Living on fifty acres surrounded by forest can be life-threatening once the weather heats up.
“Last year the farm was threatened by bushfires which was one of the hardest challenges we have ever faced,” Julia said.
“As we defended our home we only realised how privileged we are to have had this safe and abundant life so far, and that we could never leave.”
Farming backyards and balconies
In an effort to restore the land to a more natural state, Anastasia and Julia employ a ‘circular system’ wherein they rotate each paddock between their animals and their crops.
While not everyone can put their lives on hold and start a sustainable farm, there are small steps everyone can make to make the planet a healthier place.

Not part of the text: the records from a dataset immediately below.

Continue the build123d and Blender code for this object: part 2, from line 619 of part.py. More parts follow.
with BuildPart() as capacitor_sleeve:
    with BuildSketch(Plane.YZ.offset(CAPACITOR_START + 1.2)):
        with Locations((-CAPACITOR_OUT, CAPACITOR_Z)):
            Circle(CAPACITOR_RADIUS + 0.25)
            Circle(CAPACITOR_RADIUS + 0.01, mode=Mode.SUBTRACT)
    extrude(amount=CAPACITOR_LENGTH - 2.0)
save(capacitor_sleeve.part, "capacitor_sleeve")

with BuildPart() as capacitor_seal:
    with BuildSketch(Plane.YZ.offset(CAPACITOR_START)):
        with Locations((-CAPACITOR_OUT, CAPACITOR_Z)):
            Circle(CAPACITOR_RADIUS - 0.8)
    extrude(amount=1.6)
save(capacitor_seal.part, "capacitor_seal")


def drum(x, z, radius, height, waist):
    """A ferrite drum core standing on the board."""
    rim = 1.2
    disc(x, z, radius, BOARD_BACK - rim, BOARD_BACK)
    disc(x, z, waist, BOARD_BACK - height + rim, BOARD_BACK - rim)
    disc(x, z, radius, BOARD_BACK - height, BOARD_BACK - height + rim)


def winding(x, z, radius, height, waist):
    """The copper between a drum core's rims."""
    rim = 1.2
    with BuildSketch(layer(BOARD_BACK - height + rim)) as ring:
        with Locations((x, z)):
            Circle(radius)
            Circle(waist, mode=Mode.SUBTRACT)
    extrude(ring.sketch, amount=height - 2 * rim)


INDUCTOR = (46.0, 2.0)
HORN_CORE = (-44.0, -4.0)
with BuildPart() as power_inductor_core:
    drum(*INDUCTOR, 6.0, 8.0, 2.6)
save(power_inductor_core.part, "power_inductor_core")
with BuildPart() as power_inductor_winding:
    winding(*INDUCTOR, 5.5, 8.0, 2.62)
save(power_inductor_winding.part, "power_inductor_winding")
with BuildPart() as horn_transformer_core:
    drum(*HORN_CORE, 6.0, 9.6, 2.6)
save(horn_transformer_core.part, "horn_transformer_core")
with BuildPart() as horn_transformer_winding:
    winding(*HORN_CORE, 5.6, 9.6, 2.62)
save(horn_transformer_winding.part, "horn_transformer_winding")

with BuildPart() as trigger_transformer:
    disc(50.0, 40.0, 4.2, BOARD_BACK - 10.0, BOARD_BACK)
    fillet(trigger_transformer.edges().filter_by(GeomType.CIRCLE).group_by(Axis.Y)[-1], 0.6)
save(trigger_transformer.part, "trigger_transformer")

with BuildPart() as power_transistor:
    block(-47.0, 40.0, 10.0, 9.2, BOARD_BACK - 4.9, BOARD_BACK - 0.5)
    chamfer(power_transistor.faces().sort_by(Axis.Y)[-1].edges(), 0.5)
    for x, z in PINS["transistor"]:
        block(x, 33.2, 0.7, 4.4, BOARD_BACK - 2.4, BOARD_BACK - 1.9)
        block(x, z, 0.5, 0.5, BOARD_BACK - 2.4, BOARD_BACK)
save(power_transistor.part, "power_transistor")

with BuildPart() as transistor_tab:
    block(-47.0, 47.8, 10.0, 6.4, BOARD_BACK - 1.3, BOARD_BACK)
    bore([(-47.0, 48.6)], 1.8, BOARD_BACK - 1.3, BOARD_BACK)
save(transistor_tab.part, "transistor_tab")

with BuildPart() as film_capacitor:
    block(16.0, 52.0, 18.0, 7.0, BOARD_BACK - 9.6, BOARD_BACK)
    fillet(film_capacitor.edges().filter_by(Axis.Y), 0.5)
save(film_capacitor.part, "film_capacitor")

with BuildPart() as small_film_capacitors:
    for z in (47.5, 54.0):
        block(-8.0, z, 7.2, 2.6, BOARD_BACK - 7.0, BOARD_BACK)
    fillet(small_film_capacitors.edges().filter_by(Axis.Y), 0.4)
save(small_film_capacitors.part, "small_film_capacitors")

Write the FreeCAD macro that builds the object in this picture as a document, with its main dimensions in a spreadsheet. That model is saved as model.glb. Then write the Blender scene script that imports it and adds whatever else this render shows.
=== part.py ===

With many of us spending more time at home, Julia has seen a renewed interest in home gardening and has received many messages of support.
“We are so excited by the farming renaissance that is occurring, how people in these turbulent times feel that they can no longer rely on the unsustainable food systems that are in place,” she says.
“There are so many inspiring people filling backyards and balconies and footpaths with food!
“Even with the smallest space, there is so much that can be grown! Other than this, there are many ways to support the right kinds of agriculture. If you can, buy local, organic and in season.
“Food that is grown this way is less damaging to our earth, supports biodiversity, and hasn’t travelled long distances in unnecessary packaging to get to your kitchen.”